What this task involves |
Return a copy of each line that holds the string "from".

Information supplied |
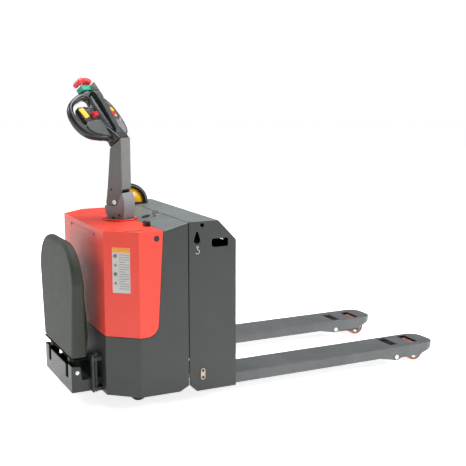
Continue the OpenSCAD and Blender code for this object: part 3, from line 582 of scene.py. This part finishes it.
class TRUCK_OT_platform(bpy.types.Operator):
    """Make the folding platform, its mat and its hinge bracket"""

    bl_idname = "truck.platform"
    bl_label = "Folding platform"

    ear_rise = 73 * MM  # foot of the deck above the ears' lowest point
    end_thick = 40 * MM
    foot_share = 0.86  # width at the hinge over the full width
    heel = 24 * MM  # radius of the corners at the hinge
    rim_steps = 8
    mat_rise = 90 * MM
    ribs = 9
    first_rib = 60 * MM
    rib_pitch = 35 * MM

    def execute(self, context):
        self.deck()
        finished(softened("hinge_bracket", "platform_bracket", sizes().sheet_edge),
                 "chassis", "body_paint", body_paint(), "platform_bracket")
        finished(softened("posts", "platform_posts", 1.2 * MM), "chassis", "frame_paint",
                 dark_metal(), "platform_posts")
        dress(bright_steel(), "platform_pin")
        self.mat()
        return {"FINISHED"}

    def deck(self):
        """The moulded deck, thinner toward its end, with rounded rims."""
        low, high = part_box("platform_deck")
        foot = low.z + self.ear_rise
        thick = high.x - low.x
        edge = sizes().deck_edge
        bm = bmesh.new()
        rings = []
        for inner in (False, True):
            for i in range(self.rim_steps + 1):
                turn = math.pi / 2 * i / self.rim_steps
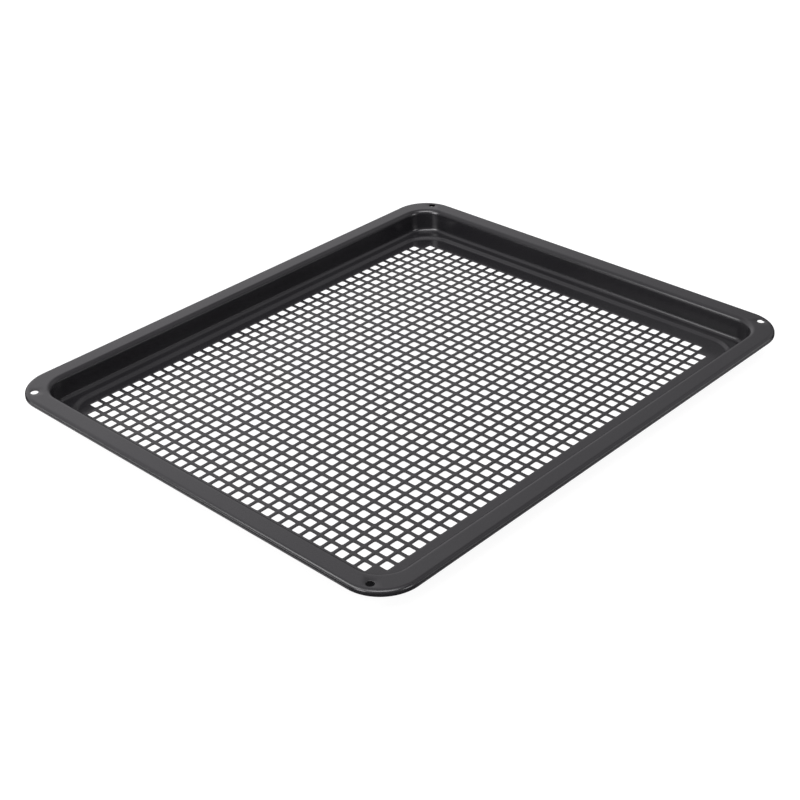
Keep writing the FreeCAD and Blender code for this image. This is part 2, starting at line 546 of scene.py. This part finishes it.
dark_glass, pale_glass = (0.0089, 0.0085, 0.0097, 1), (0.0112, 0.0109, 0.0120, 1)
bubble_grey, edge_grey = (0.022, 0.022, 0.023, 1), (0.020, 0.019, 0.019, 1)
glass = wire.blend(cloud.step(0.3, 0.7), dark_glass, pale_glass)
glass = wire.blend(grain.step(0.45, 0.8) * 0.35, glass, bubble_grey)
colour = wire.blend(thin * 0.6, glass, edge_grey)
roughness = 0.17 + 0.06 * cloud + 0.05 * grain + 0.10 * thin
relief = peel * 0.8 + grain * 0.2
relief_height = 0.03 * mm
sockets = {"Height": relief, "Distance": relief_height, "Strength": 1.0}
bump = wire.node("ShaderNodeBump", {}, sockets)

refractive_index = 1.5
shader.inputs["IOR"].default_value = refractive_index
for socket, value in (("Base Color", colour), ("Roughness", roughness), ("Normal", bump)):
    tree.links.new(value.socket, shader.inputs[socket])
mesh.materials.append(enamel)
print("nodes in the enamel:", len(tree.nodes))

# %% [markdown]
# ## The studio
#
# The tray stands on a plain white table that runs out of the picture. Black enamel shows
# little but what it reflects, so the light is mostly a matter of what surrounds the tray.
# The table glows, so that it stays white up to the tray's edge and under its holes. It is
# left out of reflections, as if it were glass over a dark room: otherwise the walls of the
# tray, which reflect downwards, would turn as pale as the table.

# %% Table
table_side = 8.0
table_gap = 0.2 * mm
bpy.ops.mesh.primitive_plane_add(size=table_side, location=(0, 0, -table_gap))
table = bpy.context.object
table.name = "table"
table.visible_glossy = False
paint = bpy.data.materials.new("table_white")
paint.use_nodes = True
finish = {
    "Base Color": (0.12, 0.12, 0.12, 1),
    "Roughness": 0.9,
    "Emission Color": (1, 1, 1, 1),
    "Emission Strength": 0.93,
}
for socket, value in finish.items():
    paint.node_tree.nodes["Principled BSDF"].inputs[socket].default_value = value
table.data.materials.append(paint)

# %% [markdown]
# The tent round the table is a sum of patches of light on the sky, and each has its work:
#
# * a pale dome, weaker high up, brighter on the left and a little on the right, shows in the
#   flat rim and the floor;
# * one patch straight above shows in the bend of the rim at the far corner;
# * three small bright ones, high above the camera and on its left, draw the thin highlights
#   round the far and the near corner;
# * two faint ones under the level of the table show in the upright lips on the near sides;
# * two small strong ones, low on both sides of the camera, graze the floor's plain margin on
#   their way to the wall of the far corner, where they show as pale upright strips.
#
# A patch is a smooth step of the angle between a direction and the patch's middle. The dot
# product of the two directions is the cosine of that angle.

# %% Tent of light
world = bpy.data.worlds.new("tent")
world.use_nodes = True
sky = Wire(world.node_tree)
direction = sky.node("ShaderNodeTexCoord", {}, {}, output="Generated")


def heading(azimuth, elevation):
    """Unit vector towards an azimuth, counted from +X to +Y, and an elevation, both in degrees."""
    a, e = math.radians(azimuth), math.radians(elevation)
    return math.cos(a) * math.cos(e), math.sin(a) * math.cos(e), math.sin(e)


def patch_of_light(azimuth, elevation, full, none):
    """1 within one angle of the patch's middle and 0 beyond the other, all in degrees."""
    sockets = {0: direction, 1: heading(azimuth, elevation)}
    cosine = sky.node("ShaderNodeVectorMath", {"operation": "DOT_PRODUCT"}, sockets, output="Value")
    return cosine.step(math.cos(math.radians(none)), math.cos(math.radians(full)))


dome = patch_of_light(0, 90, 82, 91) * (1 - 0.35 * patch_of_light(0, 90, 32, 46))
sides = 0.27 + 0.74 * patch_of_light(85, 25, 20, 59) + 0.35 * patch_of_light(340, 40, 15, 35)
overhead = 0.8 * patch_of_light(0, 90, 20, 30)
behind = 6.0 * patch_of_light(203, 64, 9, 17) + 6.0 * patch_of_light(247, 64, 9, 17)
behind = behind + 2.0 * patch_of_light(178, 47, 14, 24)
below = 0.9 * patch_of_light(118, -36, 13, 24) + 0.6 * patch_of_light(334, -38, 12, 23)
grazing = 8.5 * patch_of_light(175, 21, 7, 12) + 6.0 * patch_of_light(281, 21, 7, 12)
brightness = dome * sides + overhead + behind + below + grazing
backdrop = world.node_tree.nodes["Background"]
backdrop.inputs["Color"].default_value = (1.0, 0.98, 1.01, 1)
world.node_tree.links.new(brightness.socket, backdrop.inputs["Strength"])
bpy.context.scene.world = world
print("nodes in the tent:", len(world.node_tree.nodes))

# %% [markdown]
# Three softboxes stand nearer than the tent. The key light on the left draws the bright
# lines along the bends. Two low strips, one on each near side, light the foot of the lip's
# bend, which looks out level across the table.
#
# A softbox is an area light turned to face the tray. Its power is worked out from the
# brightness that it should show in a reflection: power is brightness times pi times area.
# The camera doesn't see it, so that no other view of the tray has a lamp in the picture.

# %% Softboxes


def softbox(name, azimuth, elevation, distance, wide, tall, brightness):
    """Area light that faces the tray, with its angles in degrees and the rest in metres."""
    lamp = bpy.data.lights.new(name, "AREA")
    lamp.shape = "RECTANGLE"
    lamp.size, lamp.size_y = wide, tall
    lamp.energy = brightness * math.pi * wide * tall
    box = bpy.data.objects.new(name, lamp)
    box.location = [distance * part for part in heading(azimuth, elevation)]
    box.rotation_euler = Euler((math.radians(90 - elevation), 0, math.radians(azimuth + 90)))
    box.visible_camera = False
    bpy.context.collection.objects.link(box)


softbox("key_left", 158, 42, 0.97, 0.5, 0.45, 5.0)
softbox("low_left", 150, 3, 0.70, 0.50, 0.09, 3.8)
softbox("low_right", 302, 3, 0.68, 0.55, 0.09, 3.0)

# %% [markdown]
# ## The camera
#
# The photograph was matched by its grid of holes, which gives the place, the direction and
# the angle of view. The picture is square, so the lens follows from the focal length in
# pixels, the width of the picture and the width of the sensor.

# %% Camera
picture_width = 800
focal_pixels = 1522.96
camera_angles = (58.822, 1.593, -46.808)
camera_data = bpy.data.cameras.new("camera")
camera_data.sensor_width = 36.0
camera_data.lens = focal_pixels / picture_width * camera_data.sensor_width
camera = bpy.data.objects.new("camera", camera_data)
camera.location = (-741.59 * mm, -710.39 * mm, 603.62 * mm)
camera.rotation_euler = Euler([math.radians(angle) for angle in camera_angles])
bpy.context.collection.objects.link(camera)
bpy.context.scene.camera = camera
bpy.context.scene.view_settings.view_transform = "Standard"
print("lens in mm:", round(camera_data.lens, 2))
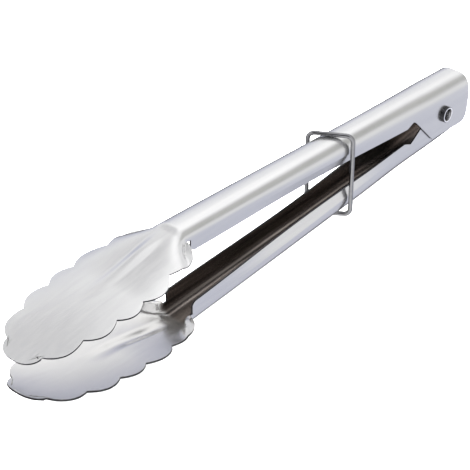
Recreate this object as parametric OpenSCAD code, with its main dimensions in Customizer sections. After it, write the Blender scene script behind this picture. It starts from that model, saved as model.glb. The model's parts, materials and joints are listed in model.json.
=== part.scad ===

Solution for this task |
Continue the OpenSCAD and Blender code for this object: part 3, from line 582 of scene.py. This part finishes it.
    """Unit vector towards an azimuth, counted from +X to +Y, and an elevation, both in degrees."""
# A softbox is an area light turned to face the tray. Its power is worked out from the
# the angle of view. The picture is square, so the lens follows from the focal length in
Recreate this object as parametric OpenSCAD code, with its main dimensions in Customizer sections. After it, write the Blender scene script behind this picture. It starts from that model, saved as model.glb. The model's parts, materials and joints are listed in model.json.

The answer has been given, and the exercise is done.